We’ve now reached the point in the cycle where brokers describe their over-priced apartment deals as “condo conversion opportunities”.
Why would a broker do this? Well, if your client demands a price so high that no buyer could actually achieve any kind of yield on their investment, you don’t really have many options.
But, in all seriousness, what does the re-emergence of “condo conversion” as a strategy tell us about the current state of the market?
To answer this question, you first need to think about where we’ve been since 2008 or so. With interest rates at zero, capital has been chasing yields. Apartment buildings are reliable income generators, so capital has flowed into apartment buildings, raising prices and reducing returns.
But two factors are converging to change this state of affairs:
1. There’s only so high prices for cashflowing assets can go. Once you hit the point where the price is so high that the yield is negative, it’s pretty hard to convince even the stupidest buyer that he should go forward with an acquisition.
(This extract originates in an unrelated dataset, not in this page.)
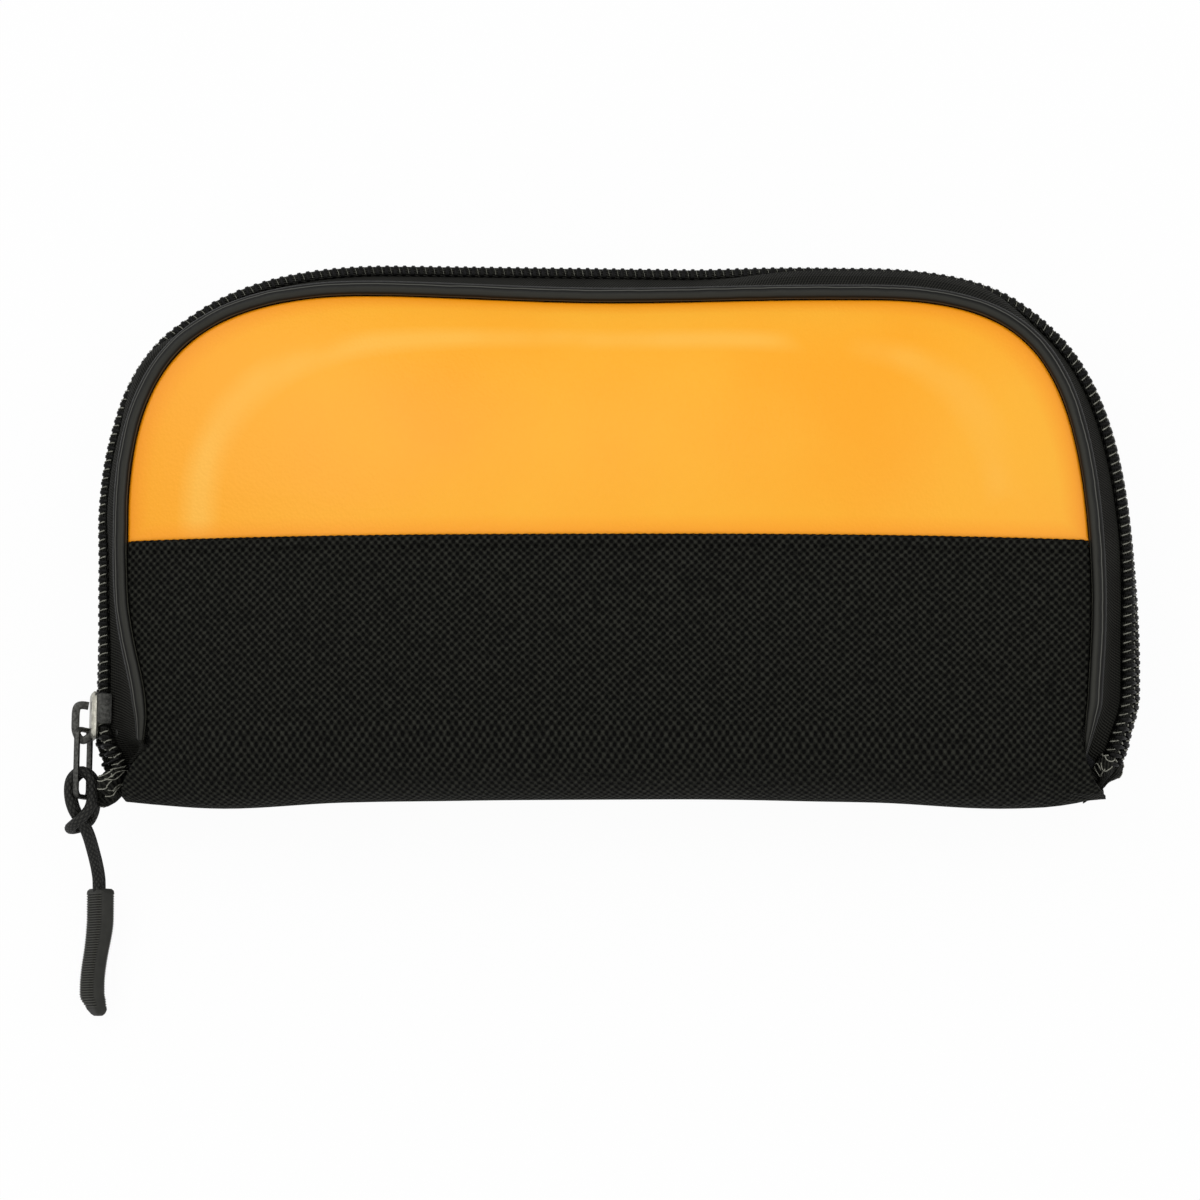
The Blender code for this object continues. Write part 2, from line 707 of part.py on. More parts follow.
# Half of the pull cord's route from the grip's mouth to the end of its loop, measured from the
# link's pivot: across, along and up. The other half is the same, with the last column reversed
# about the sag of the pair.
HALF_ROUTE = (
    (0.0013, -0.0350, 0.00135),
    (0.0013, -0.0315, 0.00135),
    (0.0010, -0.0270, 0.00135),
    (0.0003, -0.0220, 0.00135),
    (-0.0018, -0.0178, 0.00135),
    (-0.0026, -0.0142, 0.00135),
    (-0.0022, -0.0110, 0.00135),
    (0.0000, -0.0093, 0.00135),
    (0.0022, -0.0110, 0.00135),
    (0.0026, -0.0145, 0.00145),
    (0.0022, -0.0174, 0.0024),
    (0.0006, -0.0196, 0.0040),
    (-0.0015, -0.0210, 0.0036),
    (-0.0029, -0.0216, 0.0018),
    (-0.0033, -0.0217, 0.0),
)
CORD_SAG_START = -0.0150
CORD_SAG_END = -0.0350
CORD_SAG = 0.0136


def cord_route(pivot):
    """World points of the whole cord, the second half mirrored from the first"""
    def placed(across, along, up):
        sag = CORD_SAG * smooth((CORD_SAG_START - along) / (CORD_SAG_START - CORD_SAG_END))
        return Vector((pivot.x + across, pivot.y + along, pivot.z + up - sag))

    there = [placed(*point) for point in HALF_ROUTE]
    back = [placed(across, along, -up) for across, along, up in HALF_ROUTE[-2::-1]]
    return there + back


def smooth_route(points, spacing):
    """Points at an even spacing on a smooth curve through a route's points"""
    points = [2 * points[0] - points[1], *points, 2 * points[-1] - points[-2]]
    fine = []
    for a, b, c, d in zip(points, points[1:], points[2:], points[3:]):
        for step in range(12):
            t = step / 12
            fine.append(
                0.5 * (2 * b + (c - a) * t + (2 * a - 5 * b + 4 * c - d) * t**2 + (3 * b - a - 3 * c + d) * t**3)
            )
    fine = np.array(fine + [points[-2]])
    run = np.concatenate([[0], np.cumsum(np.linalg.norm(np.diff(fine, axis=0), axis=1))])
    even = np.linspace(0, run[-1], int(round(run[-1] / spacing)) + 1)
    return np.column_stack([np.interp(even, run, fine[:, axis]) for axis in range(3)])


def pull_cord(paint, parent, pivot):
    curve = bpy.data.curves.new("pull_cord", "CURVE")
    curve.dimensions = "3D"
    curve.bevel_depth = CORD_DIAMETER / 2
    curve.bevel_resolution = 2
    curve.use_fill_caps = True
    route = smooth_route(cord_route(pivot), CORD_POINT_SPACING)
    spline = curve.splines.new("POLY")
    spline.points.add(len(route) - 1)
    for point, place in zip(spline.points, route):
        point.co = (*place, 1)
    return add_object("pull_cord", curve, paint, parent)


def pull_grip(paint, parent, pivot):
    """Moulded grip: a rounded section that sways along its length and closes at its end"""
    mouth = Vector((HALF_ROUTE[0][0] + GRIP_SHIFT, HALF_ROUTE[0][1] - GAP, -CORD_SAG)) + pivot
    bm = bmesh.new()
    rows = []
    for share, scale in ((0, 0.9), (0.03, 1), (0.3, 1), (0.5, 0.93), (0.7, 0.92), (0.87, 0.95), (0.95, 0.8), (1, 0.45)):
        sway = GRIP_SWAY * (math.cos(math.pi * min(share / 0.75, 1)) - 1) + GRIP_SWAY / 2 * math.sin(math.pi * share)
        along = -GRIP_LENGTH * share
        row = []
        for step in range(10):
            angle = 2 * math.pi * step / 10
            wide = GRIP_WIDTH / 2 * scale * math.copysign(abs(math.cos(angle)) ** 0.7, math.cos(angle))
            thick = GRIP_THICKNESS / 2 * scale * math.copysign(abs(math.sin(angle)) ** 0.7, math.sin(angle))
            x = wide * math.cos(GRIP_ROLL) - thick * math.sin(GRIP_ROLL) + sway
            z = wide * math.sin(GRIP_ROLL) + thick * math.cos(GRIP_ROLL) + along * math.sin(GRIP_TILT)
            row.append(bm.verts.new(mouth + Vector((x, along * math.cos(GRIP_TILT), z))))
        rows.append(row)
    for row, next_row in zip(rows, rows[1:]):
        for i in range(10):
            j = (i + 1) % 10
            bm.faces.new((row[i], row[j], next_row[j], next_row[i]))
    bm.faces.new(rows[0])
    bm.faces.new(rows[-1])
    return add_object("pull_grip", mesh_from(bm, "pull_grip"), paint, parent)


def zip_half(prefix, side, parent, paints):
    """Tape, piping, binding, teeth and end tabs of one half"""
    runs = runs_above(ZIP_END_HEIGHT)
    strip(prefix + "_zip_tape", side, tape_profile, runs, TAPE_THICKNESS, paints["tape"], parent)
    runs = runs_above(BINDING_END_HEIGHT)
    strip(prefix + "_seam_binding", side, binding_profile, runs, BINDING_THICKNESS, paints["binding"], parent)
    piping(prefix + "_piping", side, paints["piping"], parent)
    zip_coil(prefix + "_zip_coil", side, paints["coil"], parent)
    zip_end(prefix + "_zip_end_left", side, False, paints["tape"], parent)
    zip_end(prefix + "_zip_end_right", side, True, paints["tape"], parent)


def flat_height(height):
    """Distance from the fold on the flat pattern of a height above the fold"""
    return height + QUARTER_TURN - HALF_DEPTH


def build():
    start_scene()
    paints = {
        "vinyl": material("orange_vinyl", (1.0, 0.43, 0.02), 0.45),
        "fabric": material("black_ballistic_fabric", (0.012, 0.012, 0.010), 0.85),
        "foam": material("grey_foam", (0.12, 0.12, 0.12), 0.95),
        "lining": material("black_lining", (0.02, 0.02, 0.022), 0.9),
        "piping": material("black_piping", (0.03, 0.03, 0.03), 0.3),
        "tape": material("black_zip_tape", (0.014, 0.014, 0.013), 0.8),
        "coil": material("black_zip_coil", (0.02, 0.02, 0.02), 0.4),
        "binding": material("black_binding", (0.02, 0.02, 0.02), 0.85),
        "metal": material("grey_metal", (0.42, 0.41, 0.40), 0.35, 1.0),
        "cord": material("black_cord", (0.015, 0.015, 0.014), 0.75),
        "rubber": material("black_rubber", (0.04, 0.04, 0.038), 0.6),
        "elastic": material("black_elastic", (0.02, 0.02, 0.02), 0.8),
    }
    full_rings = (*PANEL_RINGS, 1.0)
    seam = flat_height(SEAM_HEIGHT)
    hinge = add_empty("lid_hinge", (0, FOLD_Y - FOLD_BULGE, ZIP_MIDDLE))

    sheet_layer(
        "front_vinyl_panel", FRONT, FABRIC_THICKNESS - VINYL_THICKNESS, VINYL_THICKNESS,
        paints["vinyl"], hinge, full_rings, low=seam + GAP,
    )
    sheet_layer(
        "front_fabric_panel", FRONT, 0.0, FABRIC_THICKNESS, paints["fabric"], hinge, full_rings, high=seam
    )
    foam_layer("front_foam_pad", FRONT, paints["foam"], hinge)
    sheet_layer("front_lining", FRONT, LINING_DEPTH, LINING_THICKNESS, paints["lining"], hinge)
    pocket_top = flat_height(POCKET_HEIGHT)
    sheet_layer(
        "inner_pocket", FRONT, POCKET_DEPTH, LINING_THICKNESS, paints["lining"], hinge, POCKET_RINGS,
        high=pocket_top,
    )
    sheet_layer(
        "pocket_elastic", FRONT, POCKET_DEPTH, BINDING_THICKNESS * 2, paints["elastic"], hinge, POCKET_RINGS,
        low=pocket_top + GAP, high=pocket_top + POCKET_BAND,
    )
    zip_half("front", FRONT, hinge, paints)

    sheet_layer("back_fabric_panel", BACK, 0.0, FABRIC_THICKNESS, paints["fabric"], None, full_rings)
    foam_layer("back_foam_pad", BACK, paints["foam"], None)
    sheet_layer("back_lining", BACK, LINING_DEPTH, LINING_THICKNESS, paints["lining"], None)
    zip_half("back", BACK, None, paints)

    slider_place = Vector((-WALL_HALF_WIDTH, FOLD_Y + SLIDER_HEIGHT, ZIP_MIDDLE))
    track = add_empty("slider_track", slider_place)
    slider_body(paints["metal"], track, slider_place)
    outer_face = slider_sizes()[2]
    pivot_out = outer_face + (HOOK_REACH - HOOK_BAR_RADIUS) / 2
    pivot = slider_place + Vector((-pivot_out, -0.0030, 0))
    puller = add_empty("puller_pivot", pivot, track)
    puller_link(paints["metal"], puller, pivot)
    loop = add_empty("pull_pivot", pivot - Vector((0, LINK_LENGTH - LINK_BAR, 0)), puller)
    pull_cord(paints["cord"], loop, pivot)
    pull_grip(paints["rubber"], loop, pivot)


build()
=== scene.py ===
"""Looks of a padded case for a hand-held meter: woven front, grained vinyl, piping, zip and pull."""

import math

import bmesh
import bpy
import numpy as np
from mathutils import Matrix, Vector

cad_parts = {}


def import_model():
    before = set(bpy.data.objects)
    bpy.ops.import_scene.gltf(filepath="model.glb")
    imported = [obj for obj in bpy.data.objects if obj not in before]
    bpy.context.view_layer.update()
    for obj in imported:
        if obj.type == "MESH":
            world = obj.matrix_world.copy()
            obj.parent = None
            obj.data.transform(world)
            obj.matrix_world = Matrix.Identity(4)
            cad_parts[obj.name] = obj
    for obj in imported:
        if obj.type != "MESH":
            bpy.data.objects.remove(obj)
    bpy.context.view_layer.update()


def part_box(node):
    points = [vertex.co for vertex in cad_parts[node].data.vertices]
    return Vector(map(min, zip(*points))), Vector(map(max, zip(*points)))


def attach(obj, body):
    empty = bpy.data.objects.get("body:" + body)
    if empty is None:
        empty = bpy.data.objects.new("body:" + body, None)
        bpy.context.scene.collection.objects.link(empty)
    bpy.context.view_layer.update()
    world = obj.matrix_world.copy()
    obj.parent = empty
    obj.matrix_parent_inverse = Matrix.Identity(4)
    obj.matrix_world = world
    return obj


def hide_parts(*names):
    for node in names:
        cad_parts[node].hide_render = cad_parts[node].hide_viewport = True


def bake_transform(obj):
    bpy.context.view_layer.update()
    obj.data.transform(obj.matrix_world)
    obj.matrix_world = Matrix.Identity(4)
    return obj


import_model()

# Sizes of the solids, in metres, as in the part's source
GAP = 0.0003
WALL_HALF_WIDTH = 0.1121
WALL_HEIGHT = 0.1161
TOP_FALL = 0.0022
LEFT_FLAT = 0.0485
RIGHT_FLAT = 0.0560
LEFT_CORNER_START = 0.0600
RIGHT_CORNER_START = 0.0265
LEFT_FULLNESS = 0.69
RIGHT_FULLNESS = 0.77
LEFT_FOOT_HEIGHT = 0.0125
RIGHT_FOOT_HEIGHT = 0.0220
FOOT_FULLNESS = 0.60
FOOT_APEX = 0.50
HALF_DEPTH = 0.0150
FRONT_CROWN = 0.0120
BACK_CROWN = 0.0040
CROWN_POWER = 2.6
REST_FACE_SHARE = 0.74
FOLD_SLIT = 0.0005
FOLD_RISE_MIDDLE = 0.0100
FOLD_RISE_SPREAD = 0.0500
FOLD_RISE_REACH = 0.0300
FABRIC_THICKNESS = 0.0008
VINYL_THICKNESS = 0.0004
LINING_THICKNESS = 0.0006
SEAM_HEIGHT = 0.0555
PIPING_RADIUS = 0.00165
PIPING_INSET = 0.0046
PIPING_DROP = 0.0004
PIPING_END_HEIGHT = 0.0070
PIPING_END_SHARE = 0.30
FOOT_RISE = 0.0140
FOOT_INSET_SHARE = 0.05
PUCKER_HEIGHT = 0.0165
PUCKER_SPREAD = 0.0184
LEFT_PUCKER = 0.0054
LEFT_CORNER_EASE = 0.0009
RIGHT_CORNER_EASE = 0.0012
TOP_SAG = 0.0011
TOP_SAG_MIDDLE = -0.0035
TOP_SAG_SPREAD = 0.0340
TAPE_THICKNESS = 0.0008
TAPE_FLANGE = 0.0020
BINDING_THICKNESS = 0.0007
BINDING_END_HEIGHT = 0.0120
ZIP_END_HEIGHT = 0.0040
TOOTH_PITCH = 0.00195
SLIDER_LENGTH = 0.0104
SLIDER_HEIGHT = 0.0184
RIM_LENGTH = 0.0067
RIM_THICKNESS = 0.0012
DIVIDER_LENGTH = 0.0023
DIVIDER_HALF_WIDTH = 0.0013
HOOK_LENGTH = 0.0084
LINK_LENGTH = 0.0160
LINK_HALF_WIDTH = 0.0039
LINK_BAR = 0.0011
LINK_THICKNESS = 0.0013
LINK_TWIST = math.radians(-12)
CORD_DIAMETER = 0.0024
GRIP_WIDTH = 0.0070
GRIP_THICKNESS = 0.0045
GRIP_TILT = math.radians(4)
GRIP_SHIFT = 0.0003
POCKET_HEIGHT = 0.0580
POCKET_BAND = 0.0045
CORNER_SOFTNESS = 1.6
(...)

2. There is no limit to the insanity of single family home buyers in LA. Residential real estate in LA is totally, 100% detached from any fundamentals. No one thinks about what kind of rental yield they could get by renting the house or condo out. No one considers what it would cost to build the same house or condo across the street. Instead, they just convince themselves to pay a bit more than whatever the last sucker paid for a comparable house.
Given the above, it’s no wonder we’re seeing the re-emergence of the condo conversion as a marketing plan: If the price for your apartment building can’t go any higher, just transmute it into residential real estate and float away from the dreary world of actual returns into the beautiful fairy-tale of wanna-be stars living the dream.